Kokoro TTS Integration

function generate_tts(string $text, string $voice = 'af_heart', string $format = 'wav'): string
{
    $payload = json_encode([
        'model'  => 'kokoro',
        'input'  => prepareText($text),
        'voice'  => $voice,
        'response_format' => $format,  // TRAP: Kokoro ignores this and always returns WAV
        'speed'  => 1.0,
    ]);

    $ch = curl_init('http://localhost:9010/v1/audio/speech');
    curl_setopt_array($ch, [
        CURLOPT_POST           => true,
        CURLOPT_POSTFIELDS     => $payload,
        CURLOPT_HTTPHEADER     => ['Content-Type: application/json'],
        CURLOPT_RETURNTRANSFER => true,
        CURLOPT_TIMEOUT        => 30,
    ]);

    $audioBytes = curl_exec($ch);
    $httpCode   = curl_getinfo($ch, CURLINFO_HTTP_CODE);
    curl_close($ch);

    if ($httpCode !== 200 || !$audioBytes) {
        throw new \RuntimeException("Kokoro TTS failed: HTTP {$httpCode}");
    }

    // The WAV-not-MP3 trap: detect actual format regardless of what we requested
    $actualFormat = detect_audio_format($audioBytes);
    // $actualFormat will be 'wav' even if you requested 'mp3'

    return $audioBytes;
}

function detect_audio_format(string $bytes): string
{
    // WAV files start with 'RIFF'
    if (str_starts_with($bytes, 'RIFF')) return 'wav';
    // MP3 files start with 0xFF 0xFB or ID3 tag
    if (str_starts_with($bytes, "\xFF\xFB") || str_starts_with($bytes, 'ID3')) return 'mp3';
    // OGG files start with 'OggS'
    if (str_starts_with($bytes, 'OggS')) return 'ogg';
    return 'unknown';
}

The prepareText() Function

function prepareText(string $input): string
{
    // THE UTF-8 BUG: Without /u flag, \b and \W break on multibyte characters
    // BAD:  preg_replace('/\*([^*]+)\*/u', '$1', $input)  — missing /u causes corruption
    // GOOD: always use /u flag on any regex that touches non-ASCII content

    // Strip WhatsApp markdown
    $text = preg_replace('/\*([^*]+)\*/u', '$1', $input);      // *bold*
    $text = preg_replace('/_([^_]+)_/u',  '$1', $text);       // _italic_
    $text = preg_replace('/~([^~]+)~/u',  '$1', $text);       // ~strikethrough~

    // Convert bullet lists to spoken connectives
    $text = preg_replace('/^\s*[-•*]\s+/mu', 'Next, ', $text);
    $text = preg_replace('/^\s*\d+\.\s+/mu', 'Step: ', $text);

    // Expand common legal abbreviations for natural TTS pronunciation
    $abbrevs = [
        'S/o'  => 'son of',
        'D/o'  => 'daughter of',
        'W/o'  => 'wife of',
        'vs.'  => 'versus',
        'HC'   => 'High Court',
        'SC'   => 'Supreme Court',
        'CPC'  => 'Code of Civil Procedure',
        'CrPC' => 'Code of Criminal Procedure',
        'IPC'  => 'Indian Penal Code',
    ];
    foreach ($abbrevs as $abbrev => $expansion) {
        // /u flag ensures multibyte safety
        $text = preg_replace('/\b' . preg_quote($abbrev, '/') . '\b/u', $expansion, $text);
    }

    // Character cap with spoken truncation notice
    if (mb_strlen($text) > 800) {
        $text = mb_substr($text, 0, 800) . '… and more.

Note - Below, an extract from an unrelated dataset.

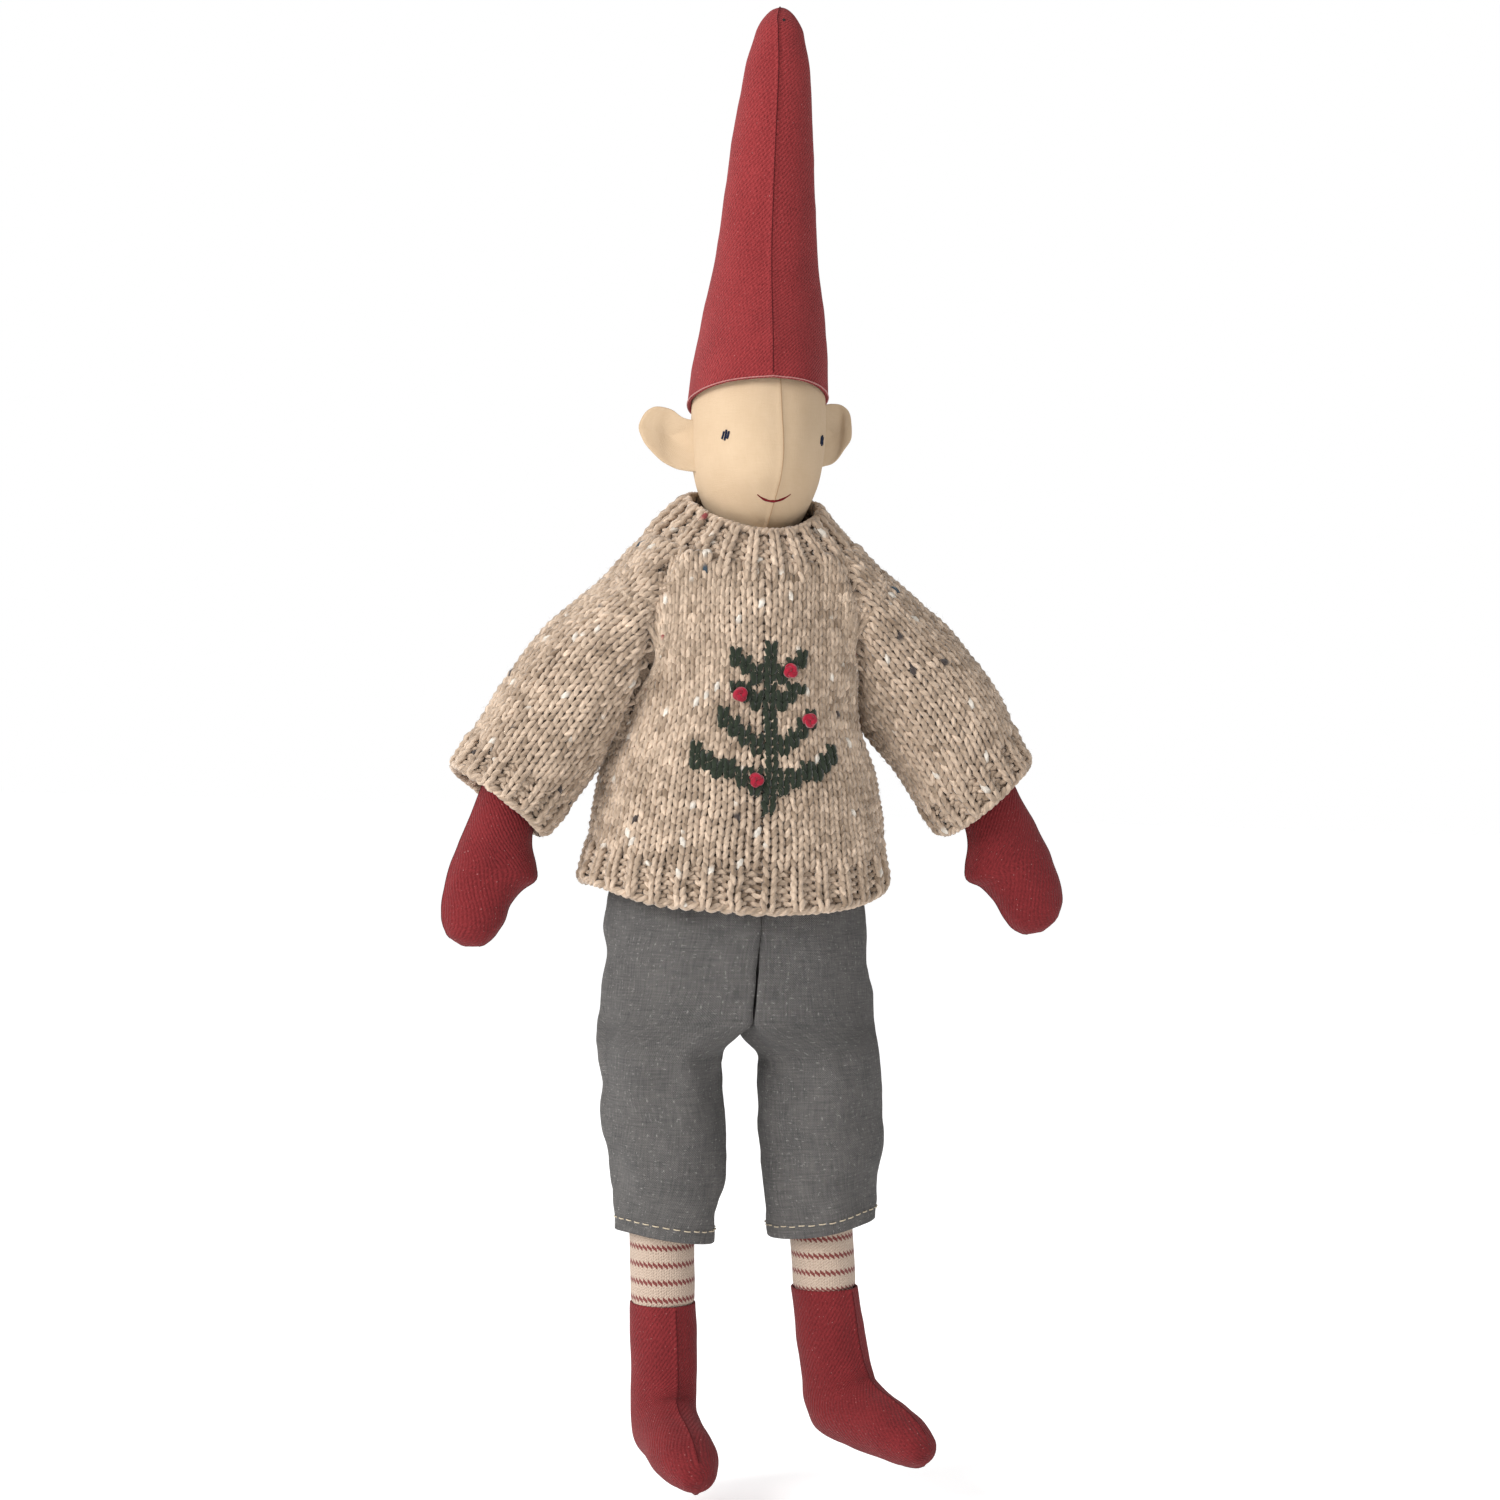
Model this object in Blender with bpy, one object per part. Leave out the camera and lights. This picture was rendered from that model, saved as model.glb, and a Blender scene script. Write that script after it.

Please check the app for the full details.';
    }

    return trim($text);
}

Audio Type Classification

Not every message deserves a voice response. Classify the text before calling TTS:

  • conversation — Short responses (<50 words): send as text, not audio
  • information — Case details, hearing dates: send as audio
  • instructions — Multi-step guidance: send as audio
  • evidence — Anything that could be used in a legal proceeding: send as text only (auditable)

What to Watch For

  • The /u flag on all multibyte regex — This is the single most common source of corrupted text in PHP handling Indian language content. Add a linting rule for it.
  • Kokoro cold start — The first TTS call after a cold start takes 3-4 seconds for model loading. Keep a health-check cron that sends a short test string every 5 minutes to keep the model warm.
  • Voice selection — Kokoro's af_heart voice is appropriate for professional contexts. Expose voice selection in the client config but restrict to approved voices.